Housed at Rocinante High School, Parents as Teachers was established as a parent education program to provide family support for those with children up to age five.
"The whole premise of this program is the parent is the child's first teacher and a lot of parents don't feel empowered to do that," Program Director Annie Smith said. "What we are doing is empowering them with knowledge, even knowledge they already have."
The organization provides an early intervention home program aimed at improving school readiness. Certified workers conduct home visits to perform health screenings and educate parents about their child's learning skills.
The program also organizes a "kinder" group for children three to five-years-old who visit the school with the goal of helping them develop skills for entry into kindergarten.
"Once they have had home visiting for a while, (parents) have those skills and they feel really empowered," Smith said.
To help grow their program, Parents as Teachers recently received two grants totaling $33,000 for purchasing equipment and to expanding group connection events.
The Daniels Fund provided $25,000, which will be used to offer more socialization events to educate parents beyond the home visits the workers conduct.

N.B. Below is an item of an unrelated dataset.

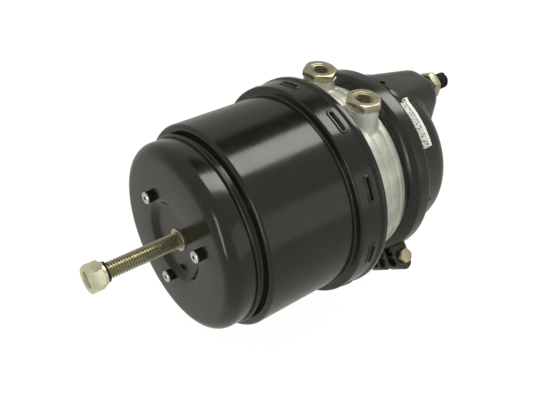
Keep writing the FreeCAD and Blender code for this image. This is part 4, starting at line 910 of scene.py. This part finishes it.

"It's going to help us continue to have our group connections
Under the group connections umbrella, the program hosts meetings for teen parents, English as a Second Language classes and dinners for monolingual Spanish-speaking families. The grant will help cover expenses associated with the meetings like child-care and food. The program is looking for a part-time worker to provide child-care.
"A lot of parents don't know if they can make it to the meeting because they have to take care of their kiddo," Smith said. "We'll watch them and they'll be secure."
The second grant was from BHP Billiton for $8,000. It will be used to expand in-home hearing screenings.
Parent Educator Hope Trujillo said the new portable hearing screening equipment will help ease the burden on parents who may not have transportation to get such tests at the school.
"It can be hard for some parents to get transportation and teens don't have transportation," Trujillo said. "Other high-risk people in the community have trouble too and they can't come in to do the yearly screenings for hearing."
The new screeners reduce the testing equipment into a handheld device and the work of multiple machines into one.
"It's the newest in technology," Trujillo said. "Whereas audiologists needed two machines, this is able to do the two (hearing) tests."
If a child doesn't pass the first test, it automatically conducts a "refer" test without the child needing to be refitted for another testing machine.
"It's less traumatic for the child and quicker for the parent to get information," Trujillo said.